= Papa II =

Defunct military interrogation centre in Jammu and Kashmir, India

Papa II was an interrogation centre in the Indian state of Jammu and Kashmir, operated by the Border Security Force (BSF) from the start of the Kashmir insurgency in 1989 until it was shut down in 1996.

==Background==
Every security force operating in Kashmir had its own interrogation centres in the state which included temporary detention centres at Border Security Force (BSF), Central Reserve Police Force (CRPF) and army camps. Detainees were first interrogated by the detaining security force for a period of time which ranged from several hours to several weeks. During this time no person was allowed to meet the detainee and the detainee was not produced before the court. Detainees suspected of being militants were handed over to Counter-Intelligence Kashmir (CIK) and are interrogated at Joint Interrogation Centres (JICs) where detention sometimes lasted for months. Papa II was one of several such centres in Kashmir.

Lawyers in Kashmir told Asia Watch in 1993 that they had filed approximately 15,000 petitions since 1990 calling the state authorities to reveal the situation of the detainees and the charges against them, but the authorities had not responded.

==Operation of Papa II==
The building, of colonial origin, was initially a government guest house to accommodate visiting bureaucrats, in "serene surroundings" - the exclusive Gupkar Road on the banks of the Dal Lake in Srinagar. On takeover by the paramilitary Border Security Force in 1989, it was named Papa II "in an attempt to keep the compound's new purpose nominally confidential".

A May 1996 report by Human Rights Watch detailed allegations of abuse and torture at Papa II. According to William Dalrymple, Papa II was a centre into which ...large numbers of local people, as well as the occasional captured foreign jihadi, would "disappear." Their bodies would later be found, if at all, floating down rivers, bruised, covered in cigarette burns, missing fingers or even whole limbs.

A method of interrogation by which bodies of suspects were placed under heavy rollers caused at least 250 deaths through acute renal failure at one Srinagar hospital alone, according to Pankaj Mishra. Others died through application of electric shocks, and particularly through "immersing the prisoners’ heads in water during interrogation." One commonly observed consequence of the use of torture through electrodes attached to the detainee's genitals is that released detainees find themselves either unable to consummate or sometimes even participate in normal sexual relationships. It is unknown how many deaths occurred at Papa II, the most intensive centre of its kind: on the tenth of every month, the relatives of some of the disappeared stage a public protest near the building, demanding information on their kin from the authorities; they claim about 10,000 have gone missing during the years of militancy. The Government of India contests that figure.

==Shut down==

Following D.K. Basu vs West Bengal in December 1996, the Supreme Court of India, in its judgment, laid out restrictions on detention without trial in an attempt to curb custodial violence, and the election of the left-leaning United Front government at the Centre, most interrogation centres, including Papa II, were shut down.

Since then it has been used as a residence by senior state politicians, including the state finance minister.
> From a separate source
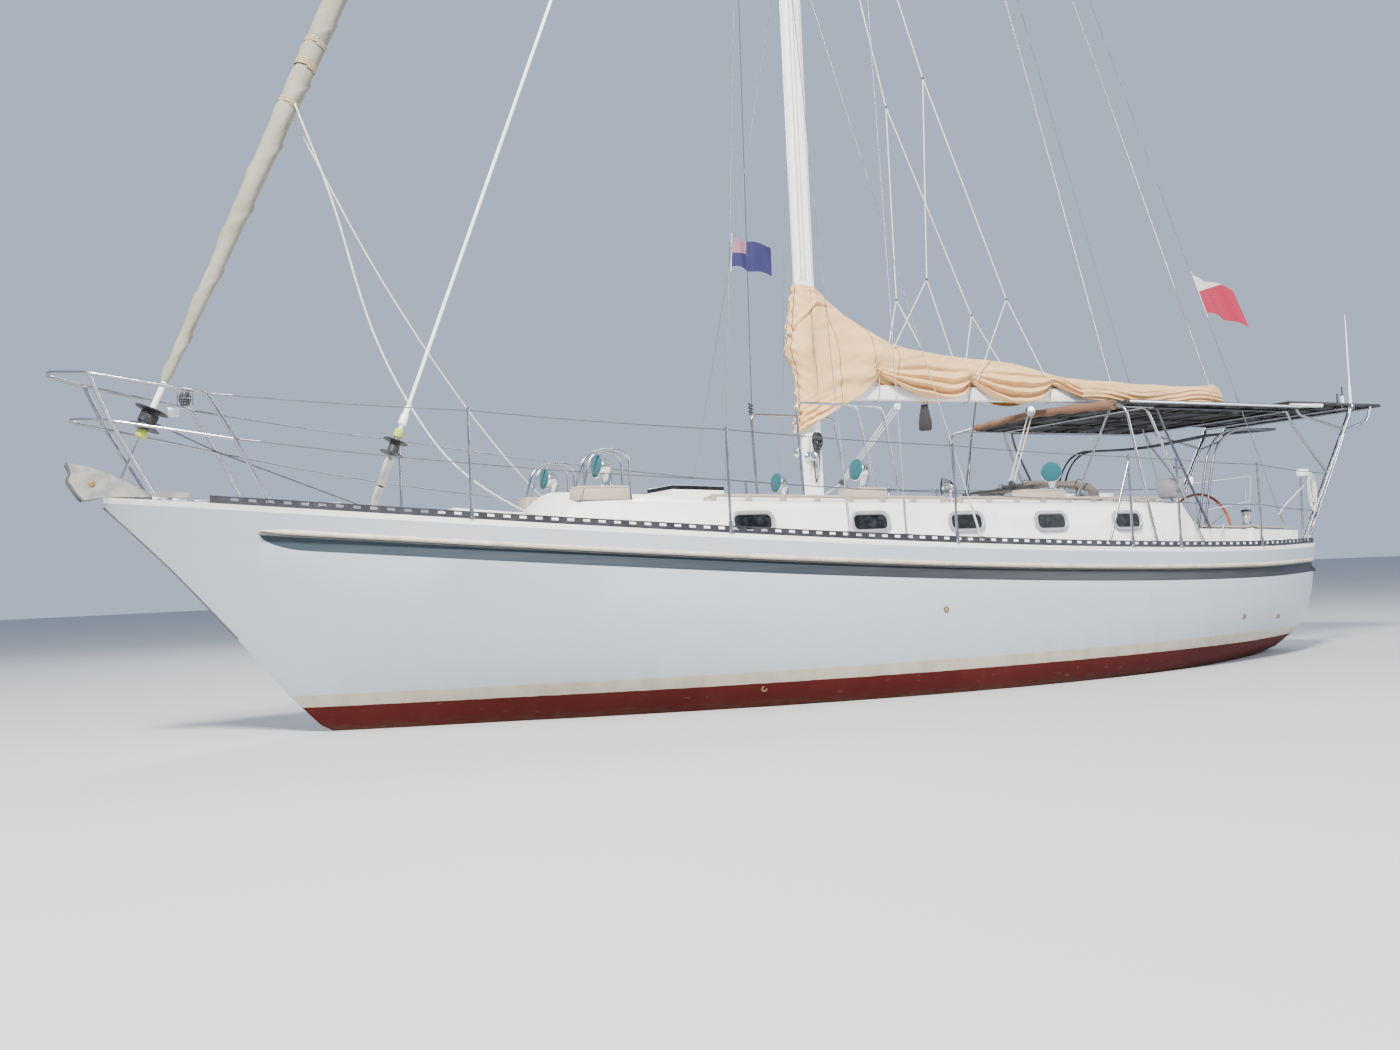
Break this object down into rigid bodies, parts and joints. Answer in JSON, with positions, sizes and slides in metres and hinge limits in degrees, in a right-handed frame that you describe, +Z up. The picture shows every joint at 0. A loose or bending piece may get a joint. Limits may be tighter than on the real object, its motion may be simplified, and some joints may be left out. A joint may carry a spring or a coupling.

Currently it is the official residence of Mehbooba Mufti, who leads the People's Democratic Party, though her occupation of it is contested by those who would prefer it to be a memorial to the ones who disappeared.

== In popular culture ==
The interrogation centre is referred as Mama-II by the character of Roohdaar / Ghost (Hamlet), cast on Irrfan Khan in the 2014 Indian crime drama movie Haider (film) which is based on William Shakespeare's tragedy Hamlet and Basharat Peer's memoir Curfewed Night.